We do do a little more work to choose $h$ and use a second-order approximation instead of a first-order.  

We can see that the scaled difference is a first-order approximation by looking at the Taylor series expansion around $x$.

Taylor's theorem with remainder gives 

$f(x+h)$

 
$ = f(x) + ((x+h)-x)f'(x) + .5((x+h)-x)^2 f''(\epsilon)$

$ = f(x) + -h f'(x) + .5 h f''(\epsilon)$

where $\epsilon$ is between $x$ and $x+h$.

We can rearrange to get 


$\displaystyle\frac{f(x+h)-f(x)}{h} - f'(x) = .5 h f''(\epsilon)$

This is linear in h.

We can do second-order approximations for $f(x+h)$ and $f(x-h)$

$\displaystyle f(x+h) = f(x) + ((x+h)-x)f'(x) + \frac{((x+h)-x)^2 f''(x)}{2!} + \frac{((x+h)-x)^3f'''(\epsilon_1)}{3!}$

$\displaystyle f(x-h) = f(x) + ((x-h)-x)f'(x) + \frac{((x-h)-x)^2 f''(x)}{2!} + \frac{((x-h)-x)^3f'''(\epsilon_2)}{3!}$

where $\epsilon_1$ is between $x$ and $x+h$ and $\epsilon_2$ is between $x-h$ and $x$.

Then we have

$\displaystyle \frac{f(x+h) - f(x-h)}{2h} - f'(x) = h^2 \frac{f'''(\epsilon_1)+ f'''(\epsilon_2)}{12}$

This is quadratic in h.

The first term takes equal input from both sides of $x$, so we call it a centered derivative.

So we choose a small value of $h$ and plug it into 

$\displaystyle \frac{f(x+h) - f(x-h)}{2h}$

to approximate $f'(x)$.

Our derivation used a single input function $f$.  The idea applies to partial derivatives of multi-input functions as well.  The inputs that you aren't taking the derivative with respect to are treated as fixed parts of the function.   

### Choosing a Bandwidth, *h*

In practice, second order approximation actually involves two sources of error.

**Roundoff error**, $\epsilon_r$ arises from being unable to represent $x$ and $h$ or functions of them with exact binary represetation.

$\displaystyle \epsilon_r \approx \epsilon_f\frac{\mid{f(x)}\mid}{h}$ 

where $\epsilon_f$ is the fractional accuracy with which $f$ is computed.  This is generally machine accuracy

$\epsilon_f = \mbox{np.finfo(float).eps}$

The remainder that we showed earlier, $\displaystyle h^2 \frac{f'''(\epsilon_1)+ f'''(\epsilon_2)}{12}$ is referred to as **truncation** error.

Minimizing 

$\displaystyle \epsilon_r  + \epsilon_t \approx \epsilon_f\frac{\mid{f(x)}\mid}{h} + h^2 \frac{f'''(\epsilon_1)+ f'''(\epsilon_2)}{12}$

we obtain 

$\displaystyle h \sim \epsilon_f^{1/3} \left(\frac{f}{f'''}\right)^{1/3}$

where $\displaystyle \left(\frac{f}{f'''}\right)^{1/3}$ is shorthand for the ratio of $f(x)$ and the sum of $f'''(\epsilon_1)+ f'''(\epsilon_2)$.
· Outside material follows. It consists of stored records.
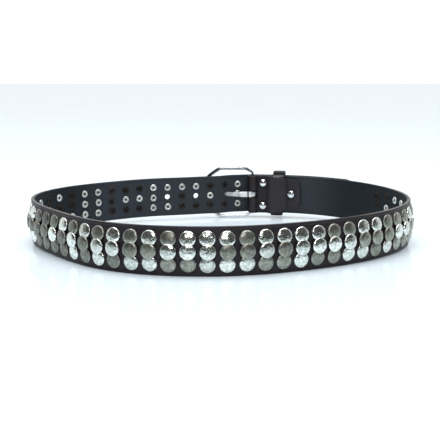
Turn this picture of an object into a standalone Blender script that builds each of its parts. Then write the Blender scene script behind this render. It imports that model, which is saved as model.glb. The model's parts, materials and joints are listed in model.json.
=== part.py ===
"""Studded leather belt, buckled into a loop and standing on its lower edge.

Metres, +Z up. Seen from above, the loop's front is at -Y and shows the studs, and the buckle
is in its back wall, whose inner face looks to the front. A place along the belt is its run:
the length along the strap's middle line from the buckle's heel bar, positive to the left
and then round by the front. The free end is the tongue. It has a negative run, because it
passes the heel bar and lies outside the strap's other end.
"""

import math
from collections import namedtuple

import bmesh
import bpy
import numpy as np
from mathutils import Matrix, Vector

# The strap
STRAP_WIDTH = 0.040
STRAP_THICKNESS = 0.0036
FOLD_THICKNESS = 0.0025
TONGUE_REACH = 0.120
TAB_REACH = 0.0519
TOUCHING_GAP = 0.0003

# The loop's middle line, as a radius at equal bearings from the pole, turning left from +X
LOOP_RADII = (
    ("right end", 0.174),
    ("right end, rear half", 0.158),
    ("plain stretch behind the tab", 0.138),
    ("keeper", 0.119),
    ("prong hole", 0.107),
    ("adjusting holes", 0.103),
    ("rear left, slack", 0.117),
    ("left end, rear half", 0.142),
    ("left end", 0.172),
    ("left end, front half", 0.167),
    ("front, left quarter", 0.160),
    ("front, left of the middle", 0.156),
    ("front, middle", 0.150),
    ("front, right of the middle", 0.147),
    ("front, right quarter", 0.154),
    ("right end, front half", 0.170),
)
POLE = Vector((-0.00074, 0.01847, 0.0))
LOOP_SAMPLES = 5760
HEEL_BAR_FROM_RIGHT_END = 0.1934

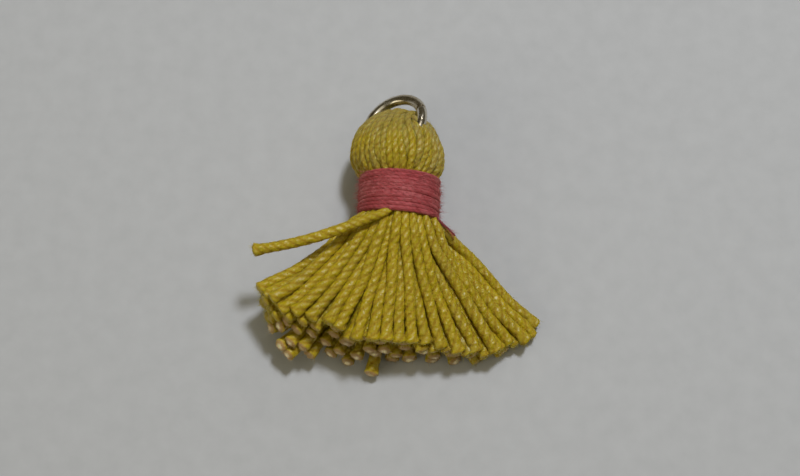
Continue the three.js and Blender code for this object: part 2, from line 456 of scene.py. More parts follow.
def add_node(
    tree: bpy.types.NodeTree, kind: str, inputs: Optional[Dict[Key, object]] = None,
    stops: Sequence[Tuple[float, str]] = (), **settings: object,
) -> bpy.types.Node:
    """Adds a node with its settings, its values and its links.

    Args:
        tree: The node tree that the node goes into.
        kind: The node's Blender type, without the word that all of them start with.
        inputs: A value or an output socket for each named or numbered input.
        stops: Positions and hex colours, for a colour ramp.
        **settings: The node's own properties.

    Returns:
        The new node.
    """
    made = tree.nodes.new("ShaderNode" + kind)
    for name, value in settings.items():
        setattr(made, name, value)
    for name, value in (inputs or {}).items():
        if isinstance(value, Socket):
            tree.links.new(value, made.inputs[name])
        else:
            made.inputs[name].default_value = value
    for place, (position, colour) in enumerate(stops):
        ramp = made.color_ramp.elements
        stop = ramp[place] if place < len(ramp) else ramp.new(position)
        stop.position, stop.color = position, linear(colour)
    return made


class Recipe:
    """A node material in the making. Each method adds a node and returns its output."""

    def __init__(self, name: str) -> None:
        """Starts an empty material with the places of its points, in metres."""
        self.material = bpy.data.materials.new(name)
        self.material.use_nodes = True
        self.tree = self.material.node_tree
        self.tree.nodes.clear()
        self.here = add_node(self.tree, "TexCoord").outputs["Object"]

    def spots(self, scale: float, detail: float, roughness: float = 0.5) -> Socket:
        """Adds noise in space, with about so many spots to a metre."""
        inputs = {"Vector": self.here, "Scale": scale, "Detail": detail, "Roughness": roughness}
        return add_node(self.tree, "TexNoise", inputs).outputs["Fac"]

    def streaks(self, across: float, along: float, detail: float, roughness: float) -> Socket:
        """Adds noise on a strand, with about so many spots round it and so many to a millimetre."""
        strand = add_node(self.tree, "UVMap", uv_map="Strand").outputs["UV"]
        lay = add_node(self.tree, "Mapping", {"Vector": strand, "Scale": (across, along, 1.0)})
        inputs = {"Vector": lay.outputs["Vector"], "Scale": 1.0, "Detail": detail, "Roughness": roughness}
        return add_node(self.tree, "TexNoise", inputs, noise_dimensions="2D").outputs["Fac"]

    def carried(self, label: str) -> Socket:
        """Adds what the mesh's corners carry under a label."""
        return add_node(self.tree, "Attribute", attribute_name=label).outputs["Fac"]

    def joined(self, operation: str, *values: Socket) -> Socket:
        """Adds a sum or a product of two values."""
        return add_node(self.tree, "Math", dict(enumerate(values)), operation=operation).outputs["Value"]

    def ranged(self, value: Socket, start: Pair, end: Pair = (0.0, 1.0)) -> Socket:
        """Turns one range of a value into another range, and holds it there."""
        limits = dict(zip(("From Min", "From Max", "To Min", "To Max"), (*start, *end)))
        return add_node(self.tree, "MapRange", {"Value": value, **limits}).outputs["Result"]

    def ramp(self, value: Socket, *stops: Tuple[float, str]) -> Socket:
        """Turns a value into colours."""
        return add_node(self.tree, "ValToRGB", {"Fac": value}, stops).outputs["Color"]

    def mixed(self, share: Socket, first: object, second: object) -> Socket:
        """Mixes two colours."""
        return add_node(self.tree, "Mix", {0: share, 6: first, 7: second}, data_type="RGBA").outputs[2]

    def dyed(self, colour: object, value: object, strength: object = 1.0) -> Socket:
        """Changes how bright and how strong a colour is."""
        inputs = {"Color": colour, "Value": value, "Saturation": strength}
        return add_node(self.tree, "HueSaturation", inputs).outputs["Color"]

    def bump(self, height: object, strength: float, depth: float, under: object = None) -> Socket:
        """Raises the surface by so many millimetres, on top of another bump if there is one."""
        inputs = {"Height": height, "Strength": strength, "Distance": depth * MM}
        if under is not None:
            inputs["Normal"] = under
        return add_node(self.tree, "Bump", inputs).outputs["Normal"]

    def finish(self, inputs: Dict[Key, object]) -> bpy.types.Material:
        """Adds the surface itself with its inputs, and returns the material."""
        shader = add_node(self.tree, "BsdfPrincipled", inputs)
        add_node(self.tree, "OutputMaterial", {"Surface": shader.outputs["BSDF"]})
        return self.material


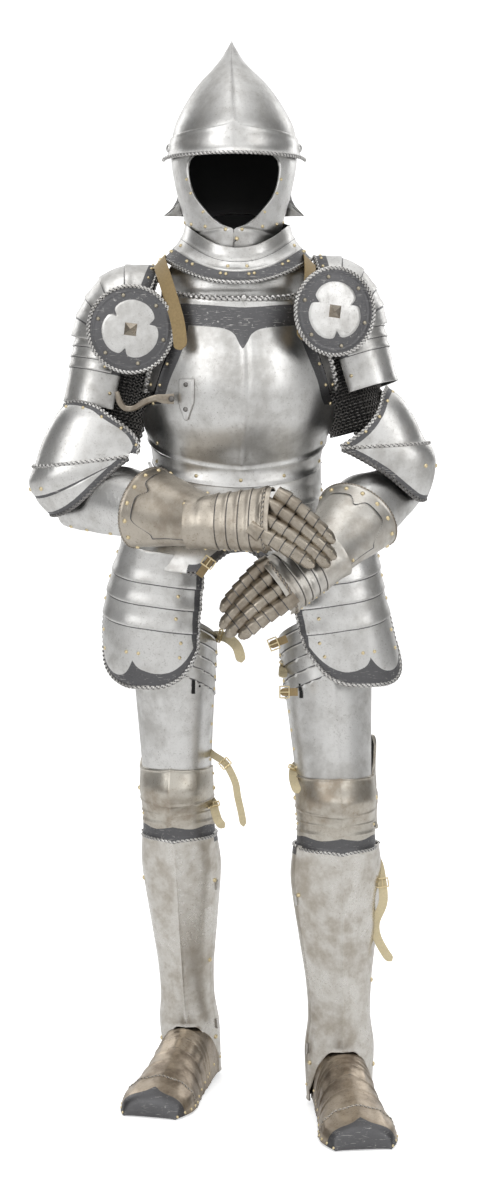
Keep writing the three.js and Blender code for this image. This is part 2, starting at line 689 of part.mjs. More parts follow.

We use shorthand here because because we are not going to approximate $f'''$ (we are already approximating $f'$), so there is no point in writing it out.  

Call the shorthand 

$\displaystyle \left(\frac{f}{f'''}\right)^{1/3}=x_c$

the curvature scale, or characteristic scale of the function $f$.

There are several algorithms for choosing an optimal scale.  

The better the scale chosen, the more accurate the approximation is.

A good rule of thumb, which is computationally quick, is to just use the absolute value of $x$.

$x_c = \mid{x}\mid$

Then we would use

$h = \epsilon_f^{1/3} \mid{x}\mid$

But what if $x$ is 0?

This is simple to handle, we just add $\epsilon_f^{1/3}$ to $x_c = \mid x \mid$

$h = \epsilon_f^{1/3} ( \mid{x}\mid + \epsilon_f^{1/3})$

Now, Press et al. also suggest performing a final sequence of assignment operations that ensures $x$ and $x+h$ differ by an exactly representable number.  You assign $x+h$ to a temporary variable $temp$.  Then $h$ is assigned the value of $temp-h$.

Using some dummy values for $x$ and $h$, the code would look like

In [1]:
x=32
h=.5

In [2]:
temp = x + h
h = temp - x

## Estimating Variance after Optimization

Now let's apply what we have learned to estimating $H(\widehat{\boldsymbol \theta})^{-1}$ and $\frac{\delta}{\delta \widehat{\boldsymbol{\theta}}} g(\widehat{\boldsymbol{\theta}})$.

Pystan will provide an estimate of the constrained posterior mode $g(\widehat{\boldsymbol \theta})$ by using the **optimizing()** function.  We'll refer to this value as **opt_parameters**. 

Now to get started on estimating $H(\widehat{\boldsymbol \theta})^{-1}$ we have to call PyStan's **sampling()** function.    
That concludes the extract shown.